As I see it, the problem posed by those who wish to leave India is really about the loss of talent and skill. Money may be the primary motivator for them, but it is not the main thing for us simply because the numbers are small (and, as I said, are likely to stay small). However, this doesn't mean that we should let them off from their responsibility to repay the country's investment in their education. I have just outlined some of the ways above. You may be able to think of better ways of doing it.

* * *

Thanks to Kaps for the pointer to Tharoor's latest column. He also points out that Tharoor has misspelled my name!


  1. gaddeswarup said...

    I tend to agree with you; like you I think that the finer details can be worked out.
    By the way is your name equivalent to 'Abhinanndanam' which we use in Telugu?

  2. gaddeswarup said...

    Sorry; off topic. I misspelt; double 'n' should be replaced by 'n' or 'm'. Brown's dictionary meaning
    is 'rejoicing'. Jhansi ( who had 'Special Telugu' for her degree) says that nowadays it is used for 'congratulation'.

  3. Anonymous said...

    As far as I see, making the beneficiary repay his loan before emigrating is the only workable way to address the "flaw".

  4. Patrix said...

    It may not be as simplistic as 'repaying a loan' for monies received as subsidies during education. By that logic, if I chose to stay back in India, I should stop paying that tax after I have repaid my education subsidies. Will the government agree?

  5. Doctor Bruno said...

    Well, Abi,
    //alerted us about the huge loss to India due to its doctors emigrating and staying on in the US. //

    Alerted us about the IMAGINARY LOSS !!!!.

    We are not in short supply of doctors.

    We are in short supply of doctors IN RURAL AREAS. And for that There are a lot of factors.

    There are factors other than money which make a doctor prefer city than village

    See for example

  6. Doctor Bruno said...

    And before believing that Subsidy Myth, please read this....

  7. Anonymous said...

    perhaps this is slightly off the topic, but still, let me ask it anyway: while we get to hear a lot about young professionals leaving Indian shores for a supposedly more lucrative career and lifestyle, do we have some stats on the number of people, who return to India(and stay back thereafter) after say spending 5 or 6 years abroad (so that they still work inside the country for the larger part of their professional career).

  8. Abi said...

    Swarup: My name is a highly Tamilized version of Abhinandan; notice the missing 'h', and the added 'an' at the end! Abhinandan or Abhinandanam is a fairly word in several Indian languages, with mostly good meanings! "Congratulations", "greetings", etc.

    Krish: I guess you are being really pessimistic!

    Patrix: Yes, it does mean that. In the Australian model, the payment of the additional tax does stop when the 'loan' is repaid in full. In fact, there is even a provision to foreclose this loan (one gets a discount to encourage this practice!).

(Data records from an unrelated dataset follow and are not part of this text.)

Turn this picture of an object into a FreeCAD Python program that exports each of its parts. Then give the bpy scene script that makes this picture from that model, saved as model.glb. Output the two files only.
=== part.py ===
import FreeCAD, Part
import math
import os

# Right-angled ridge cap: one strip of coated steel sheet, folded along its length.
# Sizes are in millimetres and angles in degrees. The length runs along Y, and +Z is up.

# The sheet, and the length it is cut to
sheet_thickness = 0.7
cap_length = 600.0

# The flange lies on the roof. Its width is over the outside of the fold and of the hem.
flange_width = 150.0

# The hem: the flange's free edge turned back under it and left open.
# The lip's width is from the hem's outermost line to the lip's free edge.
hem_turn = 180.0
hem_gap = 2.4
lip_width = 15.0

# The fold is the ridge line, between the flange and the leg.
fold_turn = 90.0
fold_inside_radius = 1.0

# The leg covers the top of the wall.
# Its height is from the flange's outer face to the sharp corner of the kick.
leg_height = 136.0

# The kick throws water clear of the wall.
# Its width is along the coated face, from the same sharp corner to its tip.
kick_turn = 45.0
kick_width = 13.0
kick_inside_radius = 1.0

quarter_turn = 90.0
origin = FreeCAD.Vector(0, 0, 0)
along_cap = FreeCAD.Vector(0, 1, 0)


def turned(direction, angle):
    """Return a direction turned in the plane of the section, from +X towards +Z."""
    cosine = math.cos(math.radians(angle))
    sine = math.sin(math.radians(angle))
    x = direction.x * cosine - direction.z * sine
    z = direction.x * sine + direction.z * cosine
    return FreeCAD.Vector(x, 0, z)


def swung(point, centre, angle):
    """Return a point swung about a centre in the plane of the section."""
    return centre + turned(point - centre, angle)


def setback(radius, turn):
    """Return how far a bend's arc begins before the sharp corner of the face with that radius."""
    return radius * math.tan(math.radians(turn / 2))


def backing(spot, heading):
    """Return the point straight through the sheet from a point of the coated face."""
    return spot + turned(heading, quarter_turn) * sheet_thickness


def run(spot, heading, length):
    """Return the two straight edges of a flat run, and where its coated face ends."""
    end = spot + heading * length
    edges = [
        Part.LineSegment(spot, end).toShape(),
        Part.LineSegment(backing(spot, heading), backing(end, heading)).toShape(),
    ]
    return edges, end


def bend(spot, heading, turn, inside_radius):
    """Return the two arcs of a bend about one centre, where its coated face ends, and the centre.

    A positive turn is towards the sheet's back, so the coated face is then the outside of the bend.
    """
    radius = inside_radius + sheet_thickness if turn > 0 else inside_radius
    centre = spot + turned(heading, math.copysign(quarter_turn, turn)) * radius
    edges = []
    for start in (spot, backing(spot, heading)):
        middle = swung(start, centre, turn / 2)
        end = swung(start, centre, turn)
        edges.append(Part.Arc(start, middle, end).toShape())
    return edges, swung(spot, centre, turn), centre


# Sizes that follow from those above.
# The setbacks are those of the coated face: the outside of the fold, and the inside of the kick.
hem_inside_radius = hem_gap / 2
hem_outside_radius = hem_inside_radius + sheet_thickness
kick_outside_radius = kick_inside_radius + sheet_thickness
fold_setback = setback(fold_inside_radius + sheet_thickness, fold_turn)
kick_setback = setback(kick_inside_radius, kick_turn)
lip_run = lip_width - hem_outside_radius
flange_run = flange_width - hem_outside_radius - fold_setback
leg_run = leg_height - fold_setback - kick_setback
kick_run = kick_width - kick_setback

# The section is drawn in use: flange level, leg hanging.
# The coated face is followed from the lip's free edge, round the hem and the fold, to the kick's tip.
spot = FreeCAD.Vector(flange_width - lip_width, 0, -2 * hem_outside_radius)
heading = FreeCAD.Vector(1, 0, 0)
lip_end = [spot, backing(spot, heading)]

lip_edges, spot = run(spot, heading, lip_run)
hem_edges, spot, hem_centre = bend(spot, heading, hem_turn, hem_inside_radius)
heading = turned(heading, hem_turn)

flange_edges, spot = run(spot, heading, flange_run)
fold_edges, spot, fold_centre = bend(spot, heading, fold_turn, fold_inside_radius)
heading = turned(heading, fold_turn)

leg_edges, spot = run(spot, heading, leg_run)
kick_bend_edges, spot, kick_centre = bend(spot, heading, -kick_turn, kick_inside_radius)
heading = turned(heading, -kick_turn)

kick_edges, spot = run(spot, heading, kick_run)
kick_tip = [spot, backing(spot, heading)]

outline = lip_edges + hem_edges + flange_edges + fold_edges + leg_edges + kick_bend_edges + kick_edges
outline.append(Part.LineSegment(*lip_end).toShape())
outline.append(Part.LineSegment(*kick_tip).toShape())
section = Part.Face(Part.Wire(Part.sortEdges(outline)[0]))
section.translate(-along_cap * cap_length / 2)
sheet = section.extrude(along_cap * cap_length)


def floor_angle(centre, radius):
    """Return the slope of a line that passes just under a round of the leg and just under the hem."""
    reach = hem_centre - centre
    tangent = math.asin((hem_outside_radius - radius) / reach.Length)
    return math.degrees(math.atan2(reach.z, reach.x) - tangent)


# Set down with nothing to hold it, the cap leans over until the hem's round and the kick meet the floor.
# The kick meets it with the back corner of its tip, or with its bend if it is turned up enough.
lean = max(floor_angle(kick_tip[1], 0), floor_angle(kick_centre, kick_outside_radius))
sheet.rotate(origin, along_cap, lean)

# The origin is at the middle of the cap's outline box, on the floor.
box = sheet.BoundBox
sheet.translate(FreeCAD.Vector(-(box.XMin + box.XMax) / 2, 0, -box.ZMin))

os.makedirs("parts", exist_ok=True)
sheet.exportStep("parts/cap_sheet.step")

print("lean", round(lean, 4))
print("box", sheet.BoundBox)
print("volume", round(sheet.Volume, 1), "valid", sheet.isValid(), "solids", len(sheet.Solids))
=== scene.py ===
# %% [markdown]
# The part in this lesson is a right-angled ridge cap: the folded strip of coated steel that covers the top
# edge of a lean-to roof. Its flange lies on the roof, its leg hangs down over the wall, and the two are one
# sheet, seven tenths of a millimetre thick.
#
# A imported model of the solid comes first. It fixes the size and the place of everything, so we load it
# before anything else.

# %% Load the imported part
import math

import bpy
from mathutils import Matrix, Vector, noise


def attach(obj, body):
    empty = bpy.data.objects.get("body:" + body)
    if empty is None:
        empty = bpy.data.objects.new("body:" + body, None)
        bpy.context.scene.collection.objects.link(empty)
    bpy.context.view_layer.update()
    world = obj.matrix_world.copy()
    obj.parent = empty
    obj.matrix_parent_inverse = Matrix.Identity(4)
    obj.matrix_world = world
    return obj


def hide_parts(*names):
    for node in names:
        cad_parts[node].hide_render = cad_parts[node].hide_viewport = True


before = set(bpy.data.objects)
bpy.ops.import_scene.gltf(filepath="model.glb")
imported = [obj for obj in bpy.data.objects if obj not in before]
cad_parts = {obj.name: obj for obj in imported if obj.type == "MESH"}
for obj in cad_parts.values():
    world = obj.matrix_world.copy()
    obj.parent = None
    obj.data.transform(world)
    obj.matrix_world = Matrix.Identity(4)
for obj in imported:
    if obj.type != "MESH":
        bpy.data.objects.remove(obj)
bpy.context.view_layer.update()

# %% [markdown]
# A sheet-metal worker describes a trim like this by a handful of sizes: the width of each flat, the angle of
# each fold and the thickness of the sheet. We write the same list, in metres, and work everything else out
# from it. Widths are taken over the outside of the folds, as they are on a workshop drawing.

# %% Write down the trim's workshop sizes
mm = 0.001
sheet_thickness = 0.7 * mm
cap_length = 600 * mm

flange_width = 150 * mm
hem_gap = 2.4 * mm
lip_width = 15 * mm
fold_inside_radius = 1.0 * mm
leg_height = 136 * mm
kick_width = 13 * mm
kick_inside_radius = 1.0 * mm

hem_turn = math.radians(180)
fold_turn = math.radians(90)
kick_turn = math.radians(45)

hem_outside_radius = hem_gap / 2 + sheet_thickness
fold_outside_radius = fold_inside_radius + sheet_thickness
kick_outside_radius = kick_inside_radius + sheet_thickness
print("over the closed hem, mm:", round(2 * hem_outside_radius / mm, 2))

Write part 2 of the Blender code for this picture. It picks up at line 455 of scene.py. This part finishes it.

    Bruno: Thanks for the link to your post. The monetary loss for educating doctors may be pretty small (going by your calculations). However, if you go back to my post on the Australian model, you would realize that it's about higher education in general. And, it is patently clear that our higher education system is highly subsidized.

    Pratik: You asked a good question. Right now, I don't have an answer. However, I am sure someone would have done such a study; will keep a watch!

  9. The Kid said...

    The tax idea is probably unconsitutional. The idea is flawed because, no person should pay taxes to a different country, just because of the nativity. This sounds like penalising the doctors or any professional for flying out. India cannot levy taxes on a salary of a person, who is not serving/living/getting paid by India.

    Taxes are levied are for the running of the country for and by the people of that country. If doctors choose to leave the country for greater riches, the problem should be addressed differently by enticing them back to the country or offering incentives or maybe have a doctor exchange program with other countries.

  10. Anonymous said...

    I've heard that US citizens are subject to US taxes even if they reside outside the US. So I don't think taxing is flawed/unconstitutional.

  11. Abi said...

    Kid: Please don't throw around terms like 'unconstitutional'. It's is clear that neither of us is an expert in legal or constitutional matters.

    Given the 'problem' posed by Shashi Tharoor, we are just looking for possible solutions. I have presented some, and I suggest that you too think about possible solutions. During this 'idea generation' phase, objections are premature.

    Vishnu: Thanks for that clarification.